O atrativo do modelo: Alguns estudos demonstram que a beleza de uma pessoa é diretamente proporcional ao seu poder de persuasão. Na televisão, esse fenômeno não é diferente. A atração dos personagens é indispensável para potencializar sua credibilidade e capacidade de influência, já que “quanto mais bonito, mais eu vou querer ser igual a ele”.



Os reforços do modelo: Como falamos anteriormente, a indução a imitar modelos se potencializa ou se inibe ao observar as conseqüências da conduta apresentada. Dessa forma, a apresentação de recompensas (em caso de boa conduta) reforça o processo de influência dos modelos.

Observamos, então, como se dá o processo de criação de comportamentos através da observação de modelos. Abaixo, discutiremos como a televisão, além de influenciar atitudes, é responsável por criar estereótipos que são, na maior parte do tempo, considerados realidade por grande dos telespectadores.
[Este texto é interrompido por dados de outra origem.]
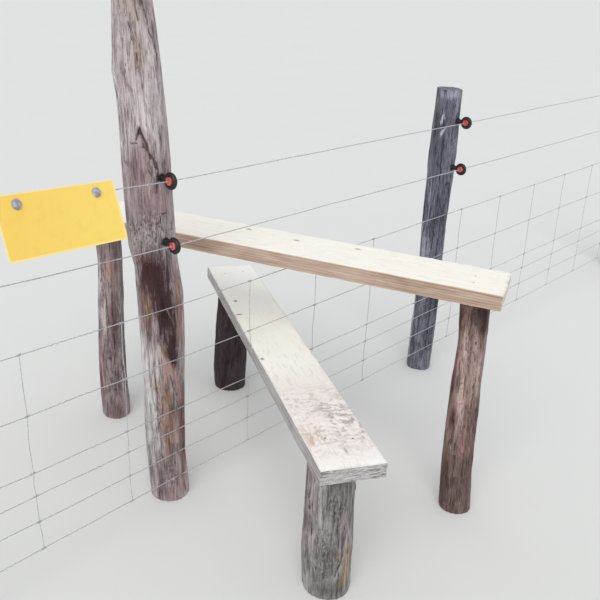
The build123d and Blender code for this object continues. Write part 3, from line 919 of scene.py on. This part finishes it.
def zinc(name, light, dark):
    """Galvanised wire: dull mottled zinc with darker soiling in patches."""
    material, tree = new_material(name)
    light, dark = colour(*light), colour(*dark)
    here = place_in(tree)
    mottle = grains(tree, here, 260, 5, 0.65)
    base = lay(tree, dark, light, mottle, 0.35, 0.65)
    base = lay(tree, base, dark, grains(tree, here, 14, 3, 0.5), 0.55, 0.70, 0.5)
    roughness = levels(tree, mottle, 0.3, 0.7, 0.38, 0.62)
    return finish_material(material, base, roughness, (mottle, 0.3, 0.0004), Metallic=0.55)


# Rings on each post: the top wire's and the second wire's
RINGS = {
    "hand_post": ((-0.0639, -0.0744, 1.037), (-0.0539, -0.0790, 0.861)),
    "split_post": ((1.2939, -0.0861, 1.069), (1.3026, -0.0882, 0.893)),
    "left_end_post": ((-1.3130, -0.2022, 1.100), (-1.3111, -0.2041, 0.924)),
    "right_end_post": ((3.3255, -0.0740, 1.115), (3.3274, -0.0761, 0.939)),
}
# Ends of the net wires on each post, from low to high
NET_ENDS = {
    "hand_post": ((-0.0062, -0.0545, 0.092), (-0.0123, -0.0519, 0.180), (-0.0154, -0.0524, 0.262),
                  (-0.0181, -0.0529, 0.333), (-0.0239, -0.0564, 0.502), (-0.0321, -0.0562, 0.671)),
    "split_post": ((1.3424, -0.0518, 0.124), (1.3390, -0.0523, 0.212), (1.3358, -0.0529, 0.294),
                   (1.3328, -0.0530, 0.365), (1.3215, -0.0496, 0.534), (1.3113, -0.0484, 0.703)),
    "left_end_post": ((-1.2960, -0.1777, 0.155), (-1.2968, -0.1758, 0.243), (-1.2976, -0.1741, 0.325),
                      (-1.2982, -0.1725, 0.396), (-1.3024, -0.1711, 0.565), (-1.3072, -0.1701, 0.734)),
    "right_end_post": ((3.3428, -0.0502, 0.170), (3.3419, -0.0482, 0.258), (3.3411, -0.0464, 0.340),
                       (3.3405, -0.0448, 0.411), (3.3360, -0.0434, 0.580), (3.3313, -0.0423, 0.749)),
}
# Near and far post of each bay, and where its first stay stands
BAYS = {
    "left_bay": ("hand_post", "left_end_post", 0.190),
    "middle_bay": ("hand_post", "split_post", 0.285),
    "right_bay": ("split_post", "right_end_post", 0.110),
}
LINE_WIRE = 0.0015  # radii of the wires
NET_WIRE = 0.00125
STAY_WIRE = 0.0010
STAPLE_WIRE = 0.0017
STAY_SPACING = 0.300
CRIMPS = (0.10, 0.20)  # places of the crimps beyond each stay
CRIMP_REACH = 0.018
CRIMP_RISE = 0.0016
OVER_TREAD = 4  # the net wire just over the lower tread, counted from 0


def wavy_run(start, end, seed, sway=0.0012, crimps=(), step=0.006):
    """Points along a wire between two places: a slow waver, and crimps at distances along it."""
    start, end = Vector(start), Vector(end)
    run = end - start
    count = max(2, int(run.length / step))
    points = []
    for place in range(count + 1):
        share = place / count
        along = share * run.length
        hold = min(1.0, 12 * share, 12 * (1 - share))
        slow = noise.noise_vector(Vector((along * 6, seed * 7.3, 0.5))) * sway * hold
        rise = 0.0
        for crimp in crimps:
            if abs(along - crimp) < CRIMP_REACH:
                rise += CRIMP_RISE * math.sin((along - crimp) / CRIMP_REACH * 2 * math.pi)
        points.append(start + run * share + Vector((0, slow.y, slow.z + rise)))
    return points


def line_wires(steel):
    for number, wire in enumerate(("top_wire", "second_wire")):
        for bay, (near, far, _) in BAYS.items():
            name = wire + "_" + bay
            points = wavy_run(RINGS[near][number], RINGS[far][number], number + len(bay), step=0.02)
            strand = settle(tube(points, LINE_WIRE, "strand", 2), name + "_strand")
            dress(strand, steel, name)


def tie_place(near, far, level, along):
    """The place on a net wire at a distance from its near post."""
    start, end = Vector(NET_ENDS[near][level]), Vector(NET_ENDS[far][level])
    return start + (end - start).normalized() * along


def wrap_pattern():
    """The two short coils of a hinged joint, wound round a line wire that runs along X."""
    radius, gap, pitch = 0.0022, 0.0015, 0.0021
    coils = []
    for side in (-1, 1):
        points = []
        for step in range(19):
            turns = step / 8
            turn = 2 * math.pi * turns + 1.5 * side
            points.append((side * (gap + pitch * turns), radius * math.sin(turn), radius * math.cos(turn)))
        coils.append(tube(points, STAY_WIRE, "coil", 0))
    return joined(coils, "wrap")


def netting(bay, steel):
    """Crimped line wires, bowed stays, and a wound joint wherever they cross."""
    near, far, first = BAYS[bay]
    ends = list(zip(NET_ENDS[near], NET_ENDS[far]))
    span = min((Vector(end) - Vector(start)).length for start, end in ends)
    stays = [first + STAY_SPACING * number for number in range(int((span - first) // STAY_SPACING) + 1)]
    crimps = [stay + shift for stay in stays for shift in CRIMPS]
    strands = []
    for level, (start, end) in enumerate(ends):
        points = wavy_run(start, end, level + len(bay), 0.0022, crimps)
        strands.append(tube(points, NET_WIRE, "strand", 1))
    joints = []
    for number, stay in enumerate(stays):
        for level, (_, end) in enumerate(ends):
            knot = tie_place(near, far, level, stay)
            heading = math.atan2(end[1] - knot.y, end[0] - knot.x)
            joints.append(Matrix.Translation(knot) @ Matrix.Rotation(heading, 4, "Z")
                          @ Matrix.Rotation(number * 1.3 + level, 4, "X"))
            is_bent_stay = bay == "middle_bay" and number == 0 and level == OVER_TREAD - 1
            if is_bent_stay or level == len(ends) - 1:
                continue
            above = tie_place(near, far, level + 1, stay)
            shift = Vector((0, -0.0020, 0))
            bow = Vector((0.003 * math.sin(number * 2.1 + level), 0.0015, 0))
            up = Vector((0, 0, 0.006))
            points = [knot + shift * 0.6, knot + shift + up, (knot + above) / 2 + shift + bow,
                      above + shift - up, above + shift * 0.6]
            strands.append(tube(points, STAY_WIRE, "stay", 1))
    strands.append(copies(wrap_pattern(), "joints", joints))
    dress(joined(strands, "netting_" + bay + "_wires"), steel, "netting_" + bay)


def bent_stay(steel):
    """The stay that meets the lower tread, bent over the plank's edge and down its side."""
    tie = tie_place("hand_post", "split_post", OVER_TREAD, BAYS["middle_bay"][2])
    corner = Vector((0.2262, -0.1034, 0.4818))
    points = [tie + Vector((0, -0.0018, 0)), tie + Vector((-0.0020, -0.0040, -0.003)),
              tie.lerp(corner, 0.5) + Vector((0, 0, 0.0025)), corner + Vector((0.002, 0.003, 0.0018)),
              corner, corner + Vector((-0.0016, -0.0035, -0.005)),
              corner + Vector((-0.0050, -0.0095, -0.022)), Vector((0.2179, -0.1187, 0.4430))]
    piece = settle(tube(points, STAY_WIRE, "stay", 2), "bent_stay_wire")
    dress(piece, steel, "bent_stay")


def staples(steel):
    """A staple over each net wire on each post, its crown set a little askew."""
    crown = [(0, 0.010, -0.0045), (0, -0.0022, -0.0045), (0, -0.0038, -0.0032), (0, -0.0042, 0),
             (0, -0.0038, 0.0032), (0, -0.0022, 0.0045), (0, 0.010, 0.0045)]
    places = []
    for post, ends in NET_ENDS.items():
        for level, end in enumerate(ends):
            askew = 0.35 + 0.25 * math.sin(level * 2.7 + len(post))
            places.append(Matrix.Translation(end) @ Matrix.Rotation(askew, 4, "Y"))
    staple = tube(crown, STAPLE_WIRE, "staple", 1)
    dress(copies(staple, "staples", places), steel, None)


# Ring insulators

ALONG_X = (0, math.radians(90), 0)
ALONG_Y = (math.radians(90), 0, 0)
RING_RADIUS = 0.0169
RING_SECTION = 0.0060
NECK_RADIUS = 0.0079
FLANGE_RADIUS = 0.0118
RIB_PITCH = 0.0034
CORE_RADIUS = 0.0113
CORE_LENGTH = 0.0178


def insulator_body():
    """A black ring on a ribbed neck with a flange, its hole along X and its neck towards +Y."""
    ring = settle(torus(RING_RADIUS, RING_SECTION, 48, 14, ALONG_X), "ring")
    ring.scale = (1.12, 1, 1)
    settle(ring, "ring")
    neck = cylinder(NECK_RADIUS, 0.018, 28, ALONG_Y, (0, 0.0270, 0))
    flange = cylinder(FLANGE_RADIUS, 0.0050, 12, ALONG_Y, (0, 0.0360, 0))
    apply_modifier(flange, "BEVEL", width=0.0009, segments=3)
    ribs = []
    for step in range(3):
        ribs.append(torus(NECK_RADIUS - 0.0005, 0.0010, 28, 8, ALONG_Y, (0, 0.0240 + RIB_PITCH * step, 0)))
    body = joined([ring, neck, flange, *ribs], "insulator")
    smooth(body, 40)
    return body


def insulator_core():
    """The core that fills the ring and grips the wire: a blunt plug with a slot for the wire."""
    core = settle(cylinder(CORE_RADIUS, CORE_LENGTH, 40, ALONG_X), "core")
    apply_modifier(core, "BEVEL", width=0.0022, segments=4, limit_method="ANGLE",
                   angle_limit=math.radians(50))
    select_faces(core, lambda face: abs(face.normal.x) > 0.99)
    bpy.ops.mesh.inset(thickness=0.0028, depth=0.0)
    bpy.ops.mesh.inset(thickness=0.0008, depth=-0.0012)
    bpy.ops.object.mode_set(mode="OBJECT")
    cut(core, box((0.030, 0.0034, 0.016), (0, 0, 0.008)))
    smooth(core, 35)
    return core


def moulding(name, light, dark, roughness, coat=0.0):
    """Moulded plastic: a fine skin, a little chalky bloom, and dust in patches."""
    material, tree = new_material(name)
    here = place_in(tree)
    skin = grains(tree, here, 700, 3, 0.5)
    dust = grains(tree, here, 60, 5, 0.65)
    base = lay(tree, colour(*dark), colour(*light), dust, 0.45, 0.70)
    rough = levels(tree, dust, 0.3, 0.7, roughness, roughness + 0.18)
    return finish_material(material, base, rough, (skin, 0.25, 0.0003), Coat_Weight=coat,
                           Coat_Roughness=0.15)


def insulators():
    black = moulding("black_moulding", (46, 44, 46), (16, 15, 17), 0.38)
    red = moulding("red_moulding", (226, 116, 102), (192, 68, 62), 0.26, 0.4)
    for post, rings in RINGS.items():
        places = [Matrix.Translation(ring) for ring in rings]
        body = copies(insulator_body(), post + "_ring_insulators", places)
        dress(body, black, post + "_insulators")
        core = copies(insulator_core(), post + "_ring_cores", places)
        dress(core, red, post + "_insulator_cores")


# Sign

SIGN_SIZE = (0.3176, 0.1436, 0.0019)
SIGN_TILT = math.radians(24.5)
SIGN_START = 0.183  # from the hand post's ring to the plate, along the wire
SIGN_MIDDLE = (SIGN_START + 0.159, 0.048)
BUTTONS = (0.056, 0.266)  # from the plate's near end
BUTTON_RADIUS = 0.0118


def sign_frame():
    """The sign's own frame: X along the wire, Y down the plate, Z out of its front."""
    start = Vector(RINGS["hand_post"][0])
    way = (Vector(RINGS["left_end_post"][0]) - start).normalized()
    outward = Vector((-way.y, way.x, 0)).normalized()
    front = outward * math.cos(SIGN_TILT) + way.cross(outward) * math.sin(SIGN_TILT)
    turn = Matrix((way, front.cross(way), front)).transposed()
    return Matrix.Translation(start) @ turn.to_4x4()


def sign():
    """A bare plate with a raised rim, two domed buttons, and the clips behind it."""
    place = sign_frame()
    plate = settle(box(SIGN_SIZE), "sign_board")
    select_edges(plate, lambda first, second: abs(first.z - second.z) > 0.001)
    bpy.ops.mesh.bevel(offset=0.007, segments=6)
    select_faces(plate, lambda face: face.normal.z > 0.9)
    bpy.ops.mesh.inset(thickness=0.0034, depth=0.0)
    bpy.ops.mesh.inset(thickness=0.0006, depth=-0.0004)
    bpy.ops.object.mode_set(mode="OBJECT")
    plate.matrix_world = place @ Matrix.Translation((*SIGN_MIDDLE, 0.0028))
    settle(plate, "sign_board")
    dress(plate, sign_yellow(place), "sign_plate")

    bpy.ops.mesh.primitive_uv_sphere_add(segments=36, ring_count=20, radius=BUTTON_RADIUS)
    dome = bpy.context.active_object
    dome.scale = (1, 1, 0.64)
    edit_all(settle(dome, "dome"))
    bpy.ops.mesh.bisect(plane_co=(0, 0, 0.0004), plane_no=(0, 0, 1), clear_inner=True, use_fill=True)
    bpy.ops.object.mode_set(mode="OBJECT")
    foot = torus(BUTTON_RADIUS - 0.0008, 0.0010, 36, 8, location=(0, 0, 0.0009))
    button = joined([dome, foot], "button")
    smooth(button, 50)
    places = [place @ Matrix.Translation((SIGN_START + along, 0, 0.0037)) for along in BUTTONS]
    grey = moulding("grey_moulding", (196, 198, 214), (142, 144, 162), 0.30, 0.4)
    dress(copies(button, "sign_domes", places), grey, "sign_buttons")
    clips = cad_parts["sign_clips"]
    clips.data.materials.clear()
    clips.data.materials.append(grey)


def sign_yellow(place):
    """Yellow plastic: a paler rim, faint scuffs, and a film of grime in patches."""
    material, tree = new_material("sign_yellow")
    here = place_in(tree, place @ Vector((*SIGN_MIDDLE, 0)), place.to_euler())
    along, down, _ = add_node(tree, "ShaderNodeSeparateXYZ", {0: here}).outputs
    rim = reckon(tree, "MAXIMUM", levels(tree, size_of(tree, along), 0.1548, 0.1552),
                 levels(tree, size_of(tree, down), 0.0678, 0.0682))
    grime = grains(tree, here, 26, 5, 0.65)
    base = lay(tree, colour(253, 212, 98), colour(255, 222, 108), along, 0.14, -0.14)
    base = lay(tree, base, colour(232, 184, 84), grime, 0.50, 0.75, 0.30)
    base = tint(tree, rim, base, colour(254, 230, 150))
    base = lay(tree, base, colour(255, 234, 160), grains(tree, here, 120, 4), 0.62, 0.72, 0.2)
    roughness = levels(tree, grime, 0.3, 0.7, 0.36, 0.55)
    skin = grains(tree, here, 520, 3)
    return finish_material(material, base, roughness, (skin, 0.2, 0.0003), Coat_Weight=0.15)


floor()
daylight()
camera()
hand_post()
split_post()
end_posts()
lower_tread_legs()
upper_tread_legs()
planks()
steel = zinc("fence_zinc", (222, 224, 227), (168, 170, 174))
line_wires(steel)
for bay in BAYS:
    netting(bay, steel)
bent_stay(steel)
staples(zinc("staple_zinc", (170, 172, 176), (96, 96, 100)))
insulators()
sign()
1.4 Estereótipos e Televisão

Ferres (1998) defende que os estereótipos são representações sociais, reiteradas e reducionistas. Segundo o autor,

são representações sociais porque pressupõem uma visão compartilhada que um coletivo social possui sobre outro coletivo social. São reiteradas porque são criadas com base na repetição. São reducionistas porque transformam uma realidade complexa em algo simples (FERRES, 1998, p. 135).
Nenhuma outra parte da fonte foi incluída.